Z is for Zappa

Frank_Zappa_-_Jazz_From_HellHe was an iconoclastic fellow, that Frank Zappa was. The Wikipedia described him as “an American musician, bandleader, songwriter, composer, recording engineer, record producer, and film director.”

Here’s a 16-minute segment from 1963 with Steve Allen, a talk show host formerly on the Tonight Show, featuring a then-unknown musician playing a most unusual instrument. The sounds are early indicators of Frank’s musical direction.

I learned about Frank Zappa originally because he was usually represented on those early Warner Brothers Loss Leader compilation albums (two LPs for two bucks) in the late 1960s and early 1970s, often on the fourth side, where his unconventional music wouldn’t turn off the less adventuresome listener. There was even a special Loss Leader, ZAPPÉD, “a single disc featuring acts on Frank Zappa’s Bizarre/Straight labels.” Many of his songs in that first period were as a part of the group The Mothers of Invention. One of his best-known songs, from one of those albums, is the instrumental Peaches en Regalia [LISTEN].

He was not at all a chart-topper, but his influence led to his selection to the Rock and Roll Hall of Fame in 1995, posthumously, for he died in 1993 of prostate cancer just before his 53rd birthday, the same disease that killed my father.

His two top 50 hits in the United States [LISTEN] were:
Dancin’ Fool (#45 in 1979)
Valley Girl (#32 in 1982); it featured Frank’s daughter Moon Unit Zappa on vocals.
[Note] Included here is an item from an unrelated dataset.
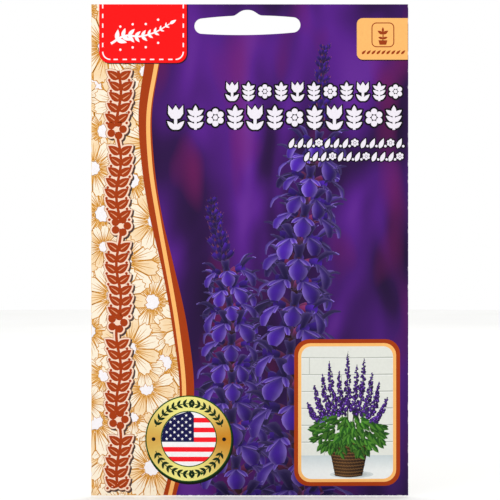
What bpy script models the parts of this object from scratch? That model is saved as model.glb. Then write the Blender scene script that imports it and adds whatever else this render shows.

I won’t share with you his other Top 100 song, or indeed some of his other non-charting singles. I WILL say that the line “Now is that a real poncho or is that a Sears poncho?” in context, in Cosmik Debris, is one of my favorite lines in pop music.

It was rumored that his instrumental album Jazz from Hell had a parental advisory warning. That’s not true, although some of his other albums DID have the sticker for explicit lyrics. What IS true is that some local retailer tagged it. It went on to win a Grammy. LISTEN to Night School, the first song off the album.

In recent years, Zappa Plays Zappa, an American tribute act led by Dweezil Zappa, Frank’s eldest son, has been touring. For the curious, LISTEN to about an hour of Zappa Plays Zappa.

 


ABC Wednesday – Round 14

Author: Roger

I'm a librarian. I hear music, even when it's not being played. I used to work at a comic book store, and it still informs my life. I won once on JEOPARDY! - ditto.

18 thoughts on “Z is for Zappa”

  1. Zappa – brilliant creative mind! I watched the clip from the Steve Allen show – loved the concerto for 2 bicycles!

  2. I love Frank Zappa. My wife hates his music. Ah, well. She’s not home all the time. “Peaches en Regalia” is one of my favorite compositions by anyone.

  3. Thanks for the info on the musician. I really didn’t know much about him. Good choice to end this round.

  4. The Steve Alan Show clip is a gem. They had a bicycle orchestra made up of redundant parts at the opening of the Tour de France this year. Must be the Zappa influence.

  5. This is a post with many new-to-me bits of info about Frank Zappa! I was touched by the link between his death and that of your father. I didn’t watch the video nor did I listen to Zappa Plays Zappa, but hope to return to those.

  6. In fact, that was FZ’s second attempt at that poncho line, the first being in “Camarillo Brillo” on Over-Nite Sensation, rendered thusly: “Is that a real poncho … I mean, is that a Mexican poncho or is that a Sears poncho?” Still, the shortened version in Cosmik Debris is better.

    And then there’s “Weird Al” Yankovic’s “Genius in France,” the most Zappa-esque number FZ never did. (Dweezil Zappa actually plays guitar on it.)

  7. Although not being into Zappa type music (rock)?
    he did have a raw talent, I think I remember Stairway to Heaven which was quite good, So sad to die at such an early age..
    Di.x

  8. Why are the talented ones taken so young? He was mighty unique. Thanks four
    Thanks for your round of musicians.
    Ann

  9. Who could imagine
    That they would freak out
    Somewhere near Kansas
    (Kansas, Kansas)

    Movin’ to Montana soon… (Dental Floss)

    Died of lung cancer after years of telling druggies how stupid they looked when they consumed. Brilliant man, shitty namer of kids. Ma

  10. Died of prostate cancer, Yo-Ma-Ma, though I’m sure his chain smoking contributed to his demise. But in one of his last interviews he revealed that he complained to his old family doctor about his symptoms, and over the course of a year the doctor kept telling him not to worry. When the symptoms got so bad that Mr. Zappa finally went to see a specialist, the new doctor told him he was as good as dead but if he had gotten treatment a year earlier he would almost certainly have survived. How ironic that someone so anti-authoritarian would die because he trusted an authority.